Все еще продолжая держать мой член одной рукой, другой она потрогала себя.
— Все это… а я все еще девственница. Просто чудесно. Как ты думаешь, Марко, именно так наша Пресвятая Дева?..
— Мы и так уже согрешили, Дорис, — быстро сказал я. — Давай не будем богохульствовать.
— Ладно. Давай лучше будем грешить дальше.
Мы так и сделали, и скоро я снова заставил Дорис ворковать и сотрясаться — где-то в облаках, как она говорила, — наслаждаясь монашеским гимном. Наконец я сделал то, чего не может сделать ни одна монахиня, и это произошло не грубо и с усилием, но просто и естественно. Дорис, вся скользкая от пота, двигалась в моих объятиях без малейшего усилия, а та ее часть была самой влажной. Она не почувствовала вторжения, а только испытала еще более сильное ощущение среди множества новых, которые она узнала сегодня. Когда все произошло, Дорис открыла глаза, и они были полны наслаждения, а тот хныкающий звук, который она издала, был просто иной тональности, чем предыдущие.

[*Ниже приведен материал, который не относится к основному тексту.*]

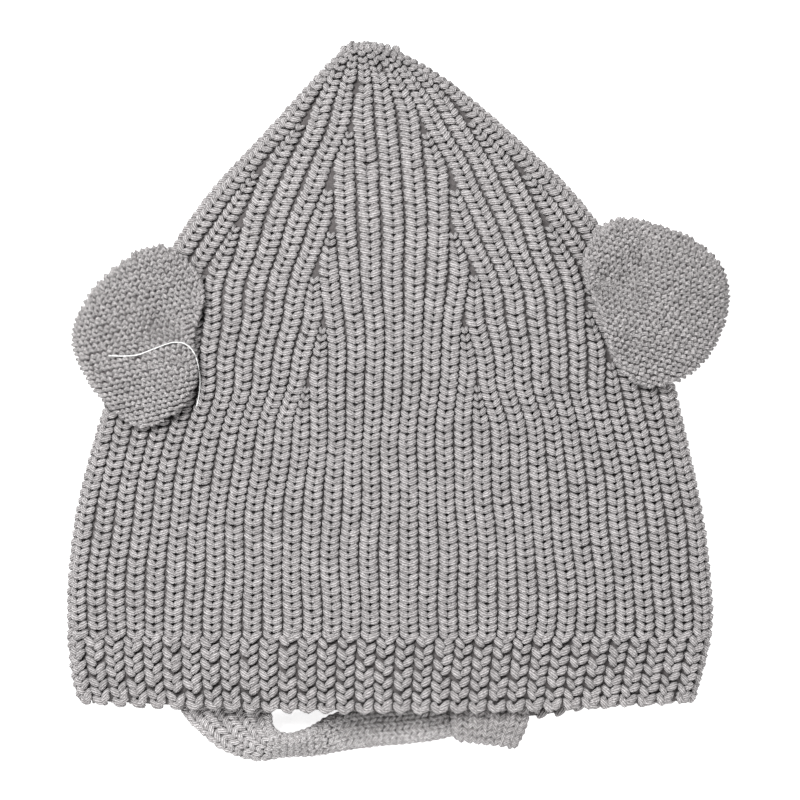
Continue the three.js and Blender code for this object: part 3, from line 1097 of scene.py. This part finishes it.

Для меня это ощущение тоже оказалось новым. Внутри Дорис я оказался зажат, как в нежно сжатой ладони, гораздо сильней, чем это было с двумя предыдущими женщинами, с которыми я имел дело. Даже в миг наивысшего экстаза я понял, что опроверг высказанное много однажды утверждение о том, что якобы интимные места у всех женщин одинаковы.